= La Voz de la Mujer (Spanish magazine) =

La Voz de la Mujer (1917-1931) was a Spanish magazine, first monthly and, from 1925, weekly, dedicated to the defense of women.

== History ==
It was founded by Consuelo González Ramos in 1917, and Celsia Regis directed it until 1931. Initially defined as a "monthly magazine dedicated to the defense of women," it was renamed a "feminist newspaper, dedicated to social progress, culture, and professional guidance for women."

La Voz de la Mujer was the spokesperson for the Madrid Institute of Culture, the Lyceum Club Femenino, and the Union of Spanish Feminism. Its director, Celsia Regis, sought to form a united, apolitical front dedicated to defending women's rights without distinction of class or ideology. This position was even criticized by one of the magazine's contributors, the socialist María Cambrils, but Celsia Regis countered her, stating that her political stance alienated many women.

In 1925, the statutes and program of the Union of Spanish Feminism, an organization founded by Celsia Regis, were published in its pages. Its objective was to overcome differences and join forces to demand legal equality between men and women, the reform of legal codes, access to the labor and professional markets, and to generate a female consciousness.

Promoted by this magazine, the first feminist rally in Spain was held in Madrid in 1926. Women workers also participated, along with many women who expressed their radical positions and who had chosen to collaborate with La Voz de Mujer rather than remain silent. Leonor Serrano Pablo and Clara Campoamor, among others, participated in this rally. This magazine also published an interview with Miguel Primo de Rivera, in which he declared himself a feminist, having championed the presence of women in political office.

In 1928, to report on all the activities promoted by Celsia Regis and the magazine, the magazine was expanded with a supplement, "Las subsistencias."
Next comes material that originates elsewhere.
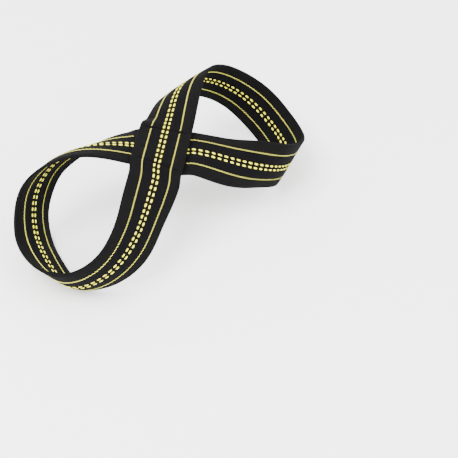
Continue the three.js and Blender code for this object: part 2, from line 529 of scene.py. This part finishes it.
def zigzag_rings():
    """Slanting strokes one after another, each diving under the next."""
    t = np.array([-1, -0.75, -0.4, 0, 0.4, 0.75, 1])
    full = fullness(t)
    for face, row, share in pattern_places(ZIGZAG_ROW, ZIGZAG_PITCH):
        if face > 0 and seam_dent(share, row) > ZIGZAG_BREAK * SEAM_DENT:
            continue
        yield rings(
            share + t * ZIGZAG_STROKE / 2 / LENGTH,
            row + ZIGZAG_SWING * t,
            face * (HALF_THICK - YARN_BED + ZIGZAG_LIFT * full),
            ZIGZAG_YARN * (1 - ZIGZAG_TAPER * (1 - full)),
            ZIGZAG_END + ZIGZAG_RISE * full,
            sides=5,
        )


def seam_rings():
    """Thread rows on both outer faces of the crossing."""
    t = np.linspace(-1, 1, 7)
    full = fullness(t)
    size = THREAD * (1 - THREAD_TAPER * (1 - full))
    height = HALF_THICK + THREAD_END + THREAD_RISE * full
    for row in SEAM_ROWS:
        for number in range(int(2 * SEAM_REACH / STITCH_PITCH)):
            middle = -SEAM_REACH + (number + 0.5) * STITCH_PITCH
            run = middle - t * STITCH_LENGTH / 2
            yield rings(1.0 + row / LENGTH + 0 * t, run, height, size, size, sides=8, along=True)
            # Below, stitches lie on the lapped end, and past it on the band that it covers
            below = 1.5 if middle > -LAP / 2 + STITCH_LENGTH else 0.5
            yield rings(below - run / LENGTH, row + 0 * t, -height, size, size, sides=8)


band = webbing()
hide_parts("webbing")
yellow = yarn_material("yellow_yarn", (0.95, 0.93, 0.07), (0.82, 0.78, 0.04), scale=1800.0)
pale = yarn_material("pale_yarn", (0.95, 0.93, 0.14), (0.75, 0.72, 0.08), scale=1800.0)
black, shade = (0.003, 0.003, 0.0033), (0.0015, 0.0015, 0.0018)
thread = yarn_material("sewing_thread", black, shade, scale=2500.0, roughness=0.9, specular=0.03)
dots = tubes(dot_rings(), "dot_floats", yellow, "yellow_yarn")
zigzags = tubes(zigzag_rings(), "zigzag_yarns", pale, "yellow_yarn")
seams = tubes(seam_rings(), "seam_thread", thread, "sewing_thread")

# Floor, light and camera, in metres
FLOOR_HALF = 3.0
FLOOR_DROP = 0.0002
WORLD_STRENGTH = 3.1
SOFTBOX_SIZE = 0.9
SOFTBOX_TARGET = (0, 0, 0.04)

corners = [(x * FLOOR_HALF, y * FLOOR_HALF, 0) for x, y in ((-1, -1), (1, -1), (1, 1), (-1, 1))]
floor = piece("floor", corners, [(0, 1, 2, 3)], floor_material())
floor.location.z = -FLOOR_DROP

world = bpy.data.worlds.new("studio")
bpy.context.scene.world = world
world.use_nodes = True
background = world.node_tree.nodes["Background"]
background.inputs["Color"].default_value = (1, 1, 1, 1)
background.inputs["Strength"].default_value = WORLD_STRENGTH


def softbox(name, place, power):
    light = bpy.data.lights.new(name, "AREA")
    light.energy = power
    light.size = SOFTBOX_SIZE
    obj = bpy.data.objects.new(name, light)
    bpy.context.scene.collection.objects.link(obj)
    obj.location = place
    obj.rotation_mode = "QUATERNION"
    obj.rotation_quaternion = (Vector(SOFTBOX_TARGET) - Vector(place)).to_track_quat("-Z", "Y")


softbox("key", (-0.7, -0.5, 1.3), power=48)
softbox("fill", (1.0, -0.4, 0.9), power=16)

# The camera stands as the photograph's did: it sees AIM, beside the crossing, at AIM_PIXEL,
# with DISTANCE between that place and the lens along the view
ELEVATION, AZIMUTH, ROLL = (math.radians(a) for a in (46.14, -5.4, 7.99))
DISTANCE = 0.657
FOCAL_PIXELS = 924.0
FRAME_PIXELS = 458.0
SENSOR = 36.0
AIM_PIXEL = (161.4, 146.3)
AIM = Vector((-0.00647, -0.0022, 0.06536))

level_reach = math.cos(ELEVATION)
back = Vector((
    level_reach * math.sin(AZIMUTH),
    -level_reach * math.cos(AZIMUTH),
    math.sin(ELEVATION),
))
level = Vector((math.cos(AZIMUTH), math.sin(AZIMUTH), 0))
upright = back.cross(level)
across = math.cos(ROLL) * level + math.sin(ROLL) * upright
upward = math.cos(ROLL) * upright - math.sin(ROLL) * level

camera = bpy.data.objects.new("camera", bpy.data.cameras.new("camera"))
bpy.context.scene.collection.objects.link(camera)
camera.data.sensor_width = SENSOR
camera.data.lens = FOCAL_PIXELS / FRAME_PIXELS * SENSOR
metre = FOCAL_PIXELS / DISTANCE
shift_x, shift_y = ((p - FRAME_PIXELS / 2) / metre for p in AIM_PIXEL)
place = AIM + back * DISTANCE - across * shift_x + upward * shift_y
turned = Matrix((across, upward, back)).transposed().to_4x4()
camera.matrix_world = Matrix.Translation(place) @ turned
bpy.context.scene.camera = camera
Throughout its issues, reviews of the lives and work of many contemporary women appeared, such as the writer and feminist Dolores Monserdá (no. 2), Concha Espina (no. 82), Pilar Millán Astray (no. 83); women of the past, such as María Josefa Massanés (no. 1); it promoted new authors, such as writers Sofía Blasco (no. 82) and Josefina Bolinaga, and painters such as Maroussia Valero (no. 83); and educational institutions geared towards women, such as the Ibero-American Center for Popular Female Culture, No. 1; the Association for the Education of Women, No. 2, among others.